CAD and scene scripts
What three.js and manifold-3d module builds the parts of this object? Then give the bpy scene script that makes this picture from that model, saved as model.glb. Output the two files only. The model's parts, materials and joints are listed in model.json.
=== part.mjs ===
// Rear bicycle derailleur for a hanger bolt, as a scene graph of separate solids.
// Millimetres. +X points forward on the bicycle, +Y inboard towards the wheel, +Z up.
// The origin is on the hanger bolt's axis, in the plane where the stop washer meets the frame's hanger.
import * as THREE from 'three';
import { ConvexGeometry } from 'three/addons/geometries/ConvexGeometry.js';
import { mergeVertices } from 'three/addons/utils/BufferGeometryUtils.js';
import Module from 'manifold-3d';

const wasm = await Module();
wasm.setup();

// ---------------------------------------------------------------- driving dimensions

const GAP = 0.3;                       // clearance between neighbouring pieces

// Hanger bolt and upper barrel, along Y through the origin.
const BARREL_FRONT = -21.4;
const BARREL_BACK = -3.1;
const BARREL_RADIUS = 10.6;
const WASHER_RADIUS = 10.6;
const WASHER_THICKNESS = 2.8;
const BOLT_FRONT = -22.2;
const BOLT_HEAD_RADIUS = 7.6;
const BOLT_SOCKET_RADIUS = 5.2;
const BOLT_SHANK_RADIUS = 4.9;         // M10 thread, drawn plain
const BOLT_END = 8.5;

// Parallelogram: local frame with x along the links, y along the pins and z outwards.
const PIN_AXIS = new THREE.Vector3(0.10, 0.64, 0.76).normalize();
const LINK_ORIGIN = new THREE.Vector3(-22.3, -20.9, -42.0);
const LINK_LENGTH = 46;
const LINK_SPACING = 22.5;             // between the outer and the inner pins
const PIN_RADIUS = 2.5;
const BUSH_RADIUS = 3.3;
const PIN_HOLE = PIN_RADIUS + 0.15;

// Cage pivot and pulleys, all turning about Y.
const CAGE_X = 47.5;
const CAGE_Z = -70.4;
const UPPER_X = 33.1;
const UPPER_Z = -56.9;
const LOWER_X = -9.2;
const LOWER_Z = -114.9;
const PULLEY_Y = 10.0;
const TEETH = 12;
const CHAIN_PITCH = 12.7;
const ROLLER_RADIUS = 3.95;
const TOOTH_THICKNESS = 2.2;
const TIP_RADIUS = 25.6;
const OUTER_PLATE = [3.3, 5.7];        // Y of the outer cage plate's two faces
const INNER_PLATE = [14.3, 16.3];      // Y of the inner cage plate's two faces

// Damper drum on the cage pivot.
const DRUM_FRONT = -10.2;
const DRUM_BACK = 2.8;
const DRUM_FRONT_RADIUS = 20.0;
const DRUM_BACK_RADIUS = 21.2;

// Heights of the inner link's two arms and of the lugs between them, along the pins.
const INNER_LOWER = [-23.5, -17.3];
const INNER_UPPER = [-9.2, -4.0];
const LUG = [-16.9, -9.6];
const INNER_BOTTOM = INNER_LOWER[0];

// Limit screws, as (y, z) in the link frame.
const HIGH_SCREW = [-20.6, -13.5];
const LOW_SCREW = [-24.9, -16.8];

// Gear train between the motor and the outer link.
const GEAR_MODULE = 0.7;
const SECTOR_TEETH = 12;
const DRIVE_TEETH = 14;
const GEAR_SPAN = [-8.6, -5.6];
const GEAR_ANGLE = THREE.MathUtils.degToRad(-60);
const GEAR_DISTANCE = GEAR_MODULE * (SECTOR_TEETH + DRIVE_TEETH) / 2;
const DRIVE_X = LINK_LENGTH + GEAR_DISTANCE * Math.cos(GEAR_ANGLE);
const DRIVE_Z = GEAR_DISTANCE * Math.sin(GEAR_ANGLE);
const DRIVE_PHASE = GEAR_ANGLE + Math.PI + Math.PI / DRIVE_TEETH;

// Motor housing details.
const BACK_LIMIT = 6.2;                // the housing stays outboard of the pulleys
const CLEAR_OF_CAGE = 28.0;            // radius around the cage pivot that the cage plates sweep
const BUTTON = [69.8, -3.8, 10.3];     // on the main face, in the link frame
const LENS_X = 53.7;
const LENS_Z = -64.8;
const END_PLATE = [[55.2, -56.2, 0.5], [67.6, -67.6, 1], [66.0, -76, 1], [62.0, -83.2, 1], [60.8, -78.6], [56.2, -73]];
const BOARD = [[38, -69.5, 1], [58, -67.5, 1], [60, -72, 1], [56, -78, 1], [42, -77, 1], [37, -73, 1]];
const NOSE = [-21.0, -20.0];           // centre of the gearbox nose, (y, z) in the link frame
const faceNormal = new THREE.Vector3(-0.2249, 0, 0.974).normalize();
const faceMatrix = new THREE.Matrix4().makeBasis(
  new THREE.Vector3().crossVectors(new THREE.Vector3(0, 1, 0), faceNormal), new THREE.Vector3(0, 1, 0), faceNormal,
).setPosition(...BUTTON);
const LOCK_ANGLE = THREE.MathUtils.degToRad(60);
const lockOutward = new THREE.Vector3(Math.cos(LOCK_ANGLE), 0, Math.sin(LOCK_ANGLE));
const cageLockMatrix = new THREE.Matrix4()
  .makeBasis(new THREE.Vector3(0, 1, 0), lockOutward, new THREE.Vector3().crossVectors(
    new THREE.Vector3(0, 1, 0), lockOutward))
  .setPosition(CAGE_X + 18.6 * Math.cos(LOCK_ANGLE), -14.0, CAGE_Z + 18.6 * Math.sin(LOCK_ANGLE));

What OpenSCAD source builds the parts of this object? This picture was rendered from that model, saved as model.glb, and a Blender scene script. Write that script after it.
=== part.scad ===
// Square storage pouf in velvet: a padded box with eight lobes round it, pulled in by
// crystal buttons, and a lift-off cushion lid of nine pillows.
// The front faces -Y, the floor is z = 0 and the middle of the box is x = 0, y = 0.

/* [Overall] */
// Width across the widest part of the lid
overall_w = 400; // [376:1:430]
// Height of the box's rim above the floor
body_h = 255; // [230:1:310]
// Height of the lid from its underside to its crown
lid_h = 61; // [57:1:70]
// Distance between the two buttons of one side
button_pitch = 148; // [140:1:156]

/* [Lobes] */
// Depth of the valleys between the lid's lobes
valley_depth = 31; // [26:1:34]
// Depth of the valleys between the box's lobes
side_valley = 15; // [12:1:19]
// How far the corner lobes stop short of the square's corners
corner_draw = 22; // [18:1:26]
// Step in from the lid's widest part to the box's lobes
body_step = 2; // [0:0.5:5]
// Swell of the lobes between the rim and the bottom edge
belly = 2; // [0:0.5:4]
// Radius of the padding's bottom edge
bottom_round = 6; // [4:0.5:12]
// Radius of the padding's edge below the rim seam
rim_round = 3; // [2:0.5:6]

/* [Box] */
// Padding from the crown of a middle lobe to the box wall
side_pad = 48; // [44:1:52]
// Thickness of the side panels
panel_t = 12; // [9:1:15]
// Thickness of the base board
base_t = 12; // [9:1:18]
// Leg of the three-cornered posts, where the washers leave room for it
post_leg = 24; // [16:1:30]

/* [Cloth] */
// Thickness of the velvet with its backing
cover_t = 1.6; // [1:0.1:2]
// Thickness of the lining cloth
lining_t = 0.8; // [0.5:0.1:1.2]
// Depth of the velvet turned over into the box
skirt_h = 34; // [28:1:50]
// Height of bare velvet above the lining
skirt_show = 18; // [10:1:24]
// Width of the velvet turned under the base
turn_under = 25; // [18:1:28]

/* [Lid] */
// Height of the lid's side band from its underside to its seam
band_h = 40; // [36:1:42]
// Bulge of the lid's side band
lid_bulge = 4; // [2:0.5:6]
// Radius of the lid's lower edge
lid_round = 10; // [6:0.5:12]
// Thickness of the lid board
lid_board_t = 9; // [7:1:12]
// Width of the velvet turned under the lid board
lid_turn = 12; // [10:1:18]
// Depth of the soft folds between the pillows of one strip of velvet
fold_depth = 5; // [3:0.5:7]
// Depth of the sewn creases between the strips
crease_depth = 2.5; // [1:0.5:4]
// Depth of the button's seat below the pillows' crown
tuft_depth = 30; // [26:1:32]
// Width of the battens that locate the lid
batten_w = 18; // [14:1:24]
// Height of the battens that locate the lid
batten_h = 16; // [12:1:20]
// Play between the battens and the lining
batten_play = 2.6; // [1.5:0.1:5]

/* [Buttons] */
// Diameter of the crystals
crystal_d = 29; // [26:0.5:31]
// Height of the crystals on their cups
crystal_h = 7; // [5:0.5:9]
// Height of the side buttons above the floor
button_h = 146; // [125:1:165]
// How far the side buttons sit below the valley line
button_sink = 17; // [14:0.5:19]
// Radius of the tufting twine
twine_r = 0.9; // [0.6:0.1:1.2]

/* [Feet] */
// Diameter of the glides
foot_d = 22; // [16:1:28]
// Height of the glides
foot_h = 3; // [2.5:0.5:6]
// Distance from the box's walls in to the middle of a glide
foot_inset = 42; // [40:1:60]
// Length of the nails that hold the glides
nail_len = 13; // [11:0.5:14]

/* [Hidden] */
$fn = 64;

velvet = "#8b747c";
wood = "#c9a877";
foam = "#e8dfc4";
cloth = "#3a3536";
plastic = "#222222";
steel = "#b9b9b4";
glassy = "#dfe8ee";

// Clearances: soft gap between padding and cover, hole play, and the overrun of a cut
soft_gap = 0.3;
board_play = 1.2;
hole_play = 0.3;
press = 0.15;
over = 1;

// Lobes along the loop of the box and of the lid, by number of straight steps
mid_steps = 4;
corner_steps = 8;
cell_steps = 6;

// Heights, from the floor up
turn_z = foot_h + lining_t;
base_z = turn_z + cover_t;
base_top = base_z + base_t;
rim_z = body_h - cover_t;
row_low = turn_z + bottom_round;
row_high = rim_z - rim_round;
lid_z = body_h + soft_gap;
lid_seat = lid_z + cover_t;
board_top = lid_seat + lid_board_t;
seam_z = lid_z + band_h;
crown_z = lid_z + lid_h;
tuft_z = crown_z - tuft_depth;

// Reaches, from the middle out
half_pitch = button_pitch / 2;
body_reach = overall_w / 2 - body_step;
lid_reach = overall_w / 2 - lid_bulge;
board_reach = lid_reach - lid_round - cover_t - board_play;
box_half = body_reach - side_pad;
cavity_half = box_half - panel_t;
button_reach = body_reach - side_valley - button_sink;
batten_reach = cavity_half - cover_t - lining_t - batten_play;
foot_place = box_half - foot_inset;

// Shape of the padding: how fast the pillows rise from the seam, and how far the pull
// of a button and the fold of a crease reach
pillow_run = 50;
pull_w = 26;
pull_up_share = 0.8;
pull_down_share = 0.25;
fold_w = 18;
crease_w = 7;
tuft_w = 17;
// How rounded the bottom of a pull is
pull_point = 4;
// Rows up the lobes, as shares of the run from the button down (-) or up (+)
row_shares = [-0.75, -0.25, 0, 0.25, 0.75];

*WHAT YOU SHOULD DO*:
Output exactly those lines that lie from the line with "What OpenSCAD source" through the line with "post_leg = 24; // [16:1:30]", with both of those lines included.

*WRITTEN RESPONSE*:
What OpenSCAD source builds the parts of this object? This picture was rendered from that model, saved as model.glb, and a Blender scene script. Write that script after it.
=== part.scad ===
// Square storage pouf in velvet: a padded box with eight lobes round it, pulled in by
// crystal buttons, and a lift-off cushion lid of nine pillows.
// The front faces -Y, the floor is z = 0 and the middle of the box is x = 0, y = 0.

/* [Overall] */
// Width across the widest part of the lid
overall_w = 400; // [376:1:430]
// Height of the box's rim above the floor
body_h = 255; // [230:1:310]
// Height of the lid from its underside to its crown
lid_h = 61; // [57:1:70]
// Distance between the two buttons of one side
button_pitch = 148; // [140:1:156]

/* [Lobes] */
// Depth of the valleys between the lid's lobes
valley_depth = 31; // [26:1:34]
// Depth of the valleys between the box's lobes
side_valley = 15; // [12:1:19]
// How far the corner lobes stop short of the square's corners
corner_draw = 22; // [18:1:26]
// Step in from the lid's widest part to the box's lobes
body_step = 2; // [0:0.5:5]
// Swell of the lobes between the rim and the bottom edge
belly = 2; // [0:0.5:4]
// Radius of the padding's bottom edge
bottom_round = 6; // [4:0.5:12]
// Radius of the padding's edge below the rim seam
rim_round = 3; // [2:0.5:6]

/* [Box] */
// Padding from the crown of a middle lobe to the box wall
side_pad = 48; // [44:1:52]
// Thickness of the side panels
panel_t = 12; // [9:1:15]
// Thickness of the base board
base_t = 12; // [9:1:18]
// Leg of the three-cornered posts, where the washers leave room for it
post_leg = 24; // [16:1:30]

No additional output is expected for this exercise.